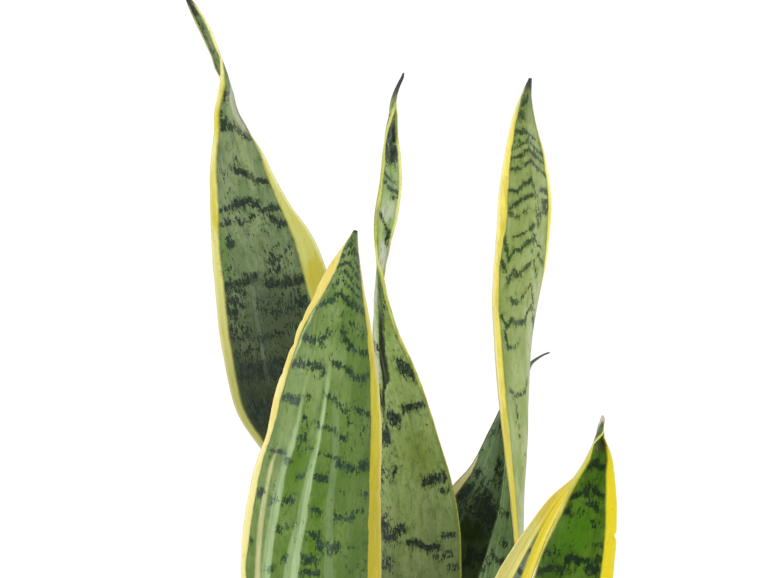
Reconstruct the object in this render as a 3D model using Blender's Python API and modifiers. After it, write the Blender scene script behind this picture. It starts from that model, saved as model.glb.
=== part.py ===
"""Potted laurentii snake plant.

Eight stiff upright leaves with yellow edges grow in two shoots from potting mix in a
plain terracotta pot. Sizes are in metres unless a name says otherwise. +Z is up, and
the pot stands on z = 0 with its axis on Z.
"""

import math

import bmesh
import bpy
import numpy as np
from mathutils import Vector

MM = 0.001

# Pot
POT_HEIGHT = 0.135
POT_BASE_RADIUS = 0.060
POT_BODY_RADIUS = 0.0765
POT_WALL = 0.0050
POT_FLOOR = 0.0090
RIM_RADIUS = 0.0825
RIM_HEIGHT = 0.0320
RIM_STEP = 0.0015
POT_SEGMENTS = 64
DRAIN_RADIUS = 0.006
DRAIN_CIRCLE = 0.030
DRAIN_COUNT = 3

# Potting mix
SOIL_LEVEL = 0.1205
SOIL_GAP = 0.0003
SOIL_SEGMENTS = 48
SOIL_RINGS = 8
MOUND_HEIGHT = 0.0055
MOUND_SPREAD = 0.030
LUMP_HEIGHT = 0.0009
SHOOTS = ((-0.018, 0.001), (0.043, -0.003))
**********
== Direction ==
Repeat exactly, please, each line from the beginning of the data through the line with "laurentii snake plant." in it, and only those lines.

== The response ==
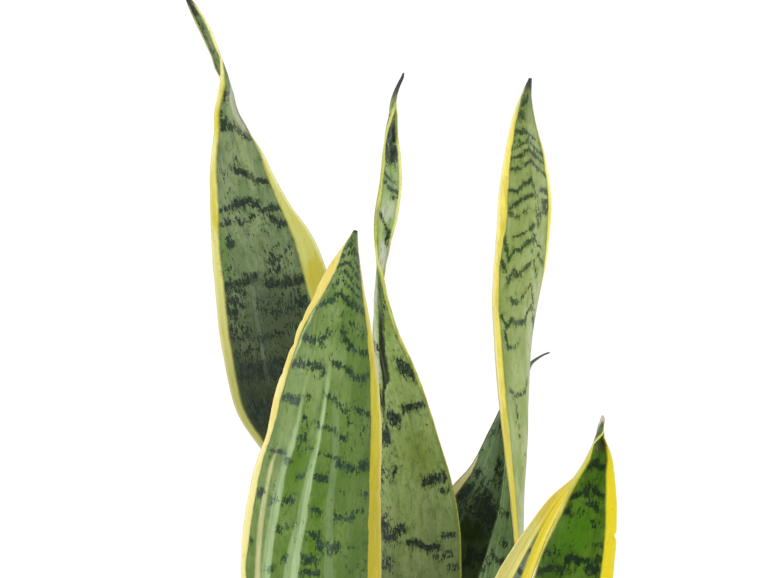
Reconstruct the object in this render as a 3D model using Blender's Python API and modifiers. After it, write the Blender scene script behind this picture. It starts from that model, saved as model.glb.
=== part.py ===
"""Potted laurentii snake plant.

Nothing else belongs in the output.